Exercise prompt:
Pick out every line that holds the string "Write" and copy it.

Listed entries:
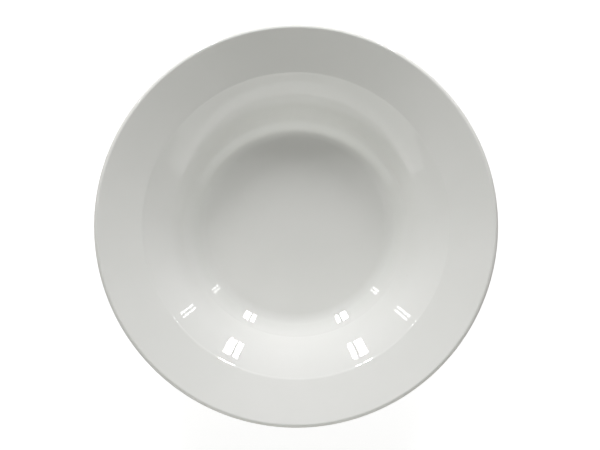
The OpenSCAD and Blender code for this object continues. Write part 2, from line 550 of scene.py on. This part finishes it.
...
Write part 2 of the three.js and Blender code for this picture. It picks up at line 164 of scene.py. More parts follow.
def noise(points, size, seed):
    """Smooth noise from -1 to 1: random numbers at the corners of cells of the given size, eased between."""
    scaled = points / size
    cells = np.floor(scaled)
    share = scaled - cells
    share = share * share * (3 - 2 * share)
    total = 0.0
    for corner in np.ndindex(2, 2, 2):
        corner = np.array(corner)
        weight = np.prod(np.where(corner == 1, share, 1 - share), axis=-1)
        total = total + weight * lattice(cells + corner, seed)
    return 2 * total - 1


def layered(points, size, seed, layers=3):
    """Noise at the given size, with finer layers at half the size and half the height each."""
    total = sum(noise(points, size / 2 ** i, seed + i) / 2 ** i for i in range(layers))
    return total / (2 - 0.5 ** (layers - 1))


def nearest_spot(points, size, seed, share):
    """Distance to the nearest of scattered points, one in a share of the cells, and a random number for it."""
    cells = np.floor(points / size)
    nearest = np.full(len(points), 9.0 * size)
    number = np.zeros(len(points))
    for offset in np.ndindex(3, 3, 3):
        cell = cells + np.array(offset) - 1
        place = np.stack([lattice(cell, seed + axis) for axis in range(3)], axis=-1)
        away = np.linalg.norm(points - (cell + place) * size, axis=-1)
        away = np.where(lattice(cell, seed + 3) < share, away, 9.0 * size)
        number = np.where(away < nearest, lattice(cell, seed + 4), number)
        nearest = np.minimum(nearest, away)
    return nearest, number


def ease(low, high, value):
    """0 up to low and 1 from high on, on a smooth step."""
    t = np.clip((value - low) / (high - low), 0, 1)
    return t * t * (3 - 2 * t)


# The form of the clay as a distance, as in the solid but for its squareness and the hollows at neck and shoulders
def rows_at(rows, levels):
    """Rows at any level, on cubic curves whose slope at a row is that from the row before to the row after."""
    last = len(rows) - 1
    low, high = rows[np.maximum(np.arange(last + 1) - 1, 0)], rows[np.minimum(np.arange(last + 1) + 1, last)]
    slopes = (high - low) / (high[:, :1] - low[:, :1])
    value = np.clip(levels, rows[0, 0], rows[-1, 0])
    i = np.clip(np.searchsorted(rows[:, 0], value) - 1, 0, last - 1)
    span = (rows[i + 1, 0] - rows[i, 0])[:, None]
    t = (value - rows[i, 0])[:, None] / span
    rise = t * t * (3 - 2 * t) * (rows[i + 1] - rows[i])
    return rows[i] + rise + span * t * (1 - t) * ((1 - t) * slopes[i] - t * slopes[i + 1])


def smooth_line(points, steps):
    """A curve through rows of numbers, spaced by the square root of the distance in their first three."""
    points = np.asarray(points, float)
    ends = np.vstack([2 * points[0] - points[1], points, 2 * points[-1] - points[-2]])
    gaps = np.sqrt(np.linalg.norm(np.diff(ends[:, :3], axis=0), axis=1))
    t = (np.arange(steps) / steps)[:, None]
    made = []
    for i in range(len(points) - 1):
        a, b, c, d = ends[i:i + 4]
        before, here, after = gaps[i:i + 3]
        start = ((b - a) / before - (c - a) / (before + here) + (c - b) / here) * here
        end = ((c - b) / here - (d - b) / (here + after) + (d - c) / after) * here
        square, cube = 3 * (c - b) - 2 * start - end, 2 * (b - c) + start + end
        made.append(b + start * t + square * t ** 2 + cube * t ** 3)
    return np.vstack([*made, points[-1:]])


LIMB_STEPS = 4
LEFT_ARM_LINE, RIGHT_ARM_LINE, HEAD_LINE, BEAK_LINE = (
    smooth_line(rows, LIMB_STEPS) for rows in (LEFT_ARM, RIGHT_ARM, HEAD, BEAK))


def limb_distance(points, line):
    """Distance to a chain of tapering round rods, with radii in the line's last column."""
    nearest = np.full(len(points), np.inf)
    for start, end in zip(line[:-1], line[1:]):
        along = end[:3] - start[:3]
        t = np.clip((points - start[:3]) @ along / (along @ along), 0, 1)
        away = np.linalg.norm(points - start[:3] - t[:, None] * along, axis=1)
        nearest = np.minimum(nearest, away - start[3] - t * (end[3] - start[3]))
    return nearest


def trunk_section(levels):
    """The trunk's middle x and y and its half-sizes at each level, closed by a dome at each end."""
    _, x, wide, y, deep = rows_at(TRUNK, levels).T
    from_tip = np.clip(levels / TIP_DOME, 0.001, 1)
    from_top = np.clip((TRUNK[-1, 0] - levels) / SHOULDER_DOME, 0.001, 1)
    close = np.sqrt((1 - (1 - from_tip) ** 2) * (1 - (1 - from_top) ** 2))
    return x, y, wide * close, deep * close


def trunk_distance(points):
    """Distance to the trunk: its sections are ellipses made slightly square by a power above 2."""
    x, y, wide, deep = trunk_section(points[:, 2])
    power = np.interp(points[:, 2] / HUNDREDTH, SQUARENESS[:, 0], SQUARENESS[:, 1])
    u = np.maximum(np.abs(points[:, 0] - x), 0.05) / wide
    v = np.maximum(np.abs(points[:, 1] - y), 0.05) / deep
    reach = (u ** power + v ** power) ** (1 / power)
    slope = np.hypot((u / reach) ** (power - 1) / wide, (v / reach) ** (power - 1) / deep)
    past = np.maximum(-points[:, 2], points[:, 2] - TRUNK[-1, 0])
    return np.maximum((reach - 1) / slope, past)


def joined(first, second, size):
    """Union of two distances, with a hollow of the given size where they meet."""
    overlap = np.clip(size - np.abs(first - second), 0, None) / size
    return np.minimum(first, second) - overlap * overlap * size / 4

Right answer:
The OpenSCAD and Blender code for this object continues. Write part 2, from line 550 of scene.py on. This part finishes it.
Write part 2 of the three.js and Blender code for this picture. It picks up at line 164 of scene.py. More parts follow.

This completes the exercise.